TO: Honorable Max Fernandez, Supt. of Insurance, State Corporation Commission, Santa Fe, New Mexico.

{*163} We are in receipt of your letter of June 18th together with enclosures dated May 9th and June 8th from C. A. Bishop & Company wherein it is desired to know if members of volunteer fire departments in this state are entitled to benefits under the State Workmen's Compensation Laws.

From an entire reading of our state law on this subject it is our opinion that in order to entitle a workman to benefits under the law there must be a contract of hiring, either express or implied.

A workman, under our law, includes also the term employee and means any person who has entered into the employment of or work under contract of service or apprenticeship with an employer, except a person whose employment is purely casual and not for the purpose of the employer's trade or business.

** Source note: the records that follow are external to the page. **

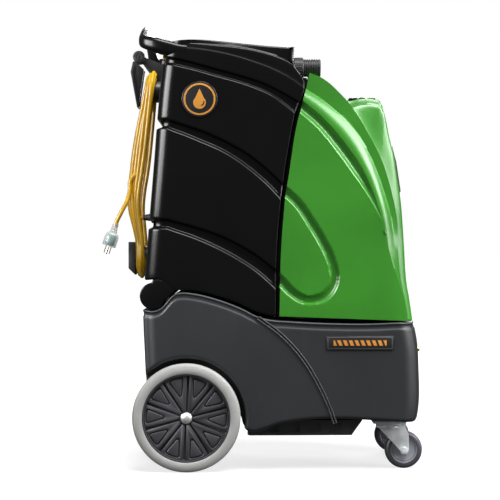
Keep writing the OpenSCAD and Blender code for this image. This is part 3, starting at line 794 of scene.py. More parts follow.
def winding():
    """The cord's turns round the two hook drums, from the end of the lead to the start of the tail."""
    inner = through([(455, -318), (545, -319), (625, -327), (737, -313), (960, -288)])
    outer = through([(455, -332), (545, -334), (625, -353), (737, -347), (960, -306)])
    columns = [0, 1, 2, 3, 2.4, 1.4, 0.5]
    layers = [0, 0, 0, 0, 1, 1, 1]
    arc = np.linspace(0, math.pi, 9)
    points = []

    def put(turn, y, z, phase):
        nxt = min(turn + 1, TURNS - 1)
        k = ease(np.array(phase), 0.45, 0.8)
        column = columns[turn] * (1 - k) + columns[nxt] * k
        x = inner(z) + (outer(z) - inner(z)) * column / 3
        wave = math.sin(math.pi * np.clip((z - HOOK_LOW_Z) / (HOOK_TOP_Z - HOOK_LOW_Z), 0, 1))
        x += 2.6 * wave * math.sin(2.3 * turn + 5 * phase)
        y += 3.0 * wave * math.sin(1.7 * turn + 1.0) * (1 if y > 0 else -1)
        points.append((float(x), float(y), float(z)))

    for turn in range(TURNS):
        r = 32.0 + 10.8 * layers[turn] + (4.5 if columns[turn] % 2 >= 1 else 0.0)
        start = 1 if turn == 0 else 0
        for a in arc[start:]:
            put(turn, -r * math.cos(a), HOOK_LOW_Z - r * math.sin(a), 0.15 * a / math.pi)
        for z in np.linspace(HOOK_LOW_Z + 35, HOOK_TOP_Z - 35, 9):
            put(turn, r, z, 0.15 + 0.35 * (z - HOOK_LOW_Z) / 411)
        for a in arc:
            put(turn, r * math.cos(a), HOOK_TOP_Z + r * math.sin(a), 0.5 + 0.15 * a / math.pi)
        end = 720 if turn == TURNS - 1 else HOOK_LOW_Z + 35
        for z in np.linspace(HOOK_TOP_Z - 35, end, 9 if end < 600 else 5):
            put(turn, -r, z, 0.65 + 0.35 * (HOOK_TOP_Z - z) / 411)
    return points


def cord():
    points = LEAD + winding() + TAIL
    data = bpy.data.curves.new("power_cord", "CURVE")
    data.dimensions = "3D"
    data.bevel_depth = CORD_D / 2 * MM
    data.bevel_resolution = 3
    data.resolution_u = 4
    data.use_fill_caps = True
    spline = data.splines.new("BEZIER")
    spline.bezier_points.add(len(points) - 1)
    for point, at in zip(spline.bezier_points, points):
        point.co = Vector(at) * MM
        point.handle_left_type = point.handle_right_type = "AUTO"
    obj = bpy.data.objects.new("power_cord", data)
    bpy.context.scene.collection.objects.link(obj)
    bpy.context.view_layer.update()
    data.materials.append(MAT["cord_jacket"])
    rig.ride(obj, "tank")
    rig.slot(obj, "cord_jacket")
    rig.replaces(obj, "cord_hank", "cord_tail")
    length = np.linalg.norm(np.diff(np.array(points), axis=0), axis=1).sum() * MM
    return obj, round(float(length), 2)


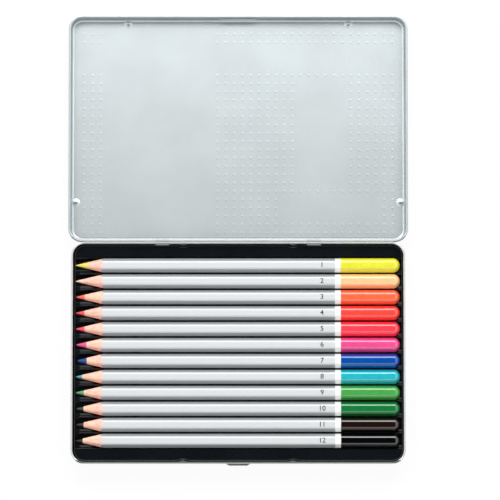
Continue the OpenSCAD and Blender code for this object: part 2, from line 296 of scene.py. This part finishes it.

In Volume I of Schneider on Workmen's Compensation Laws at page 180, we find a quotation from a Utah case as follows:

"An employee is one who works for and under the control of another for hire."

It is also stated in said citation that the relation of employer and employee is contractual. To create the relation there must be an express contract or such acts as will show unequivocally that the parties recognize one another as master and servant.

In numerous cases involving ordinary volunteers, it has been held that compensation was not payable under Workmen's Compensation Acts.

In the case entitled Stevens vs. Village of Nashwauk, 161 Minn. 20, 200 N. W. 927, it was held that volunteer firemen are within the Minn. Act. However, the Court was of the opinion that under the terms of that act volunteer firemen were entitled to benefits, and also it must be borne in mind that in that case such volunteer firemen were entitled to pay for services rendered at the rate of $ 2.00 for each call made and $ 1.00 per hour for all time over one hour.

In the case entitled Bingham City, et al vs. Industrial Commission of Utah, 66 Utah 390; 243 P. 113, it was held that a volunteer fireman was not the employee of the city. In that case the city by ordinance had created a volunteer fire department. The city had no voice in the admission of members to such department, or in their suspension or expulsion. The city furnished all equipment and apparatus and contributed $ 25.00 monthly for the {*164} maintenance and upkeep of the fire company. No provision was made for any salary or compensation.

The Court held that under the Workmen's Compensation Act it was essential that some compensation be in fact paid or payable to the employee, and that the term employee indicated a person hired to work for wages as the employer might direct and that in this case there was no contractual relations between the volunteer firemen and the city.

Under the authority in this case we are constrained to take the position that a volunteer fireman without some contract of employment between himself and the city is not entitled to benefits under our Workmen's Compensation Laws.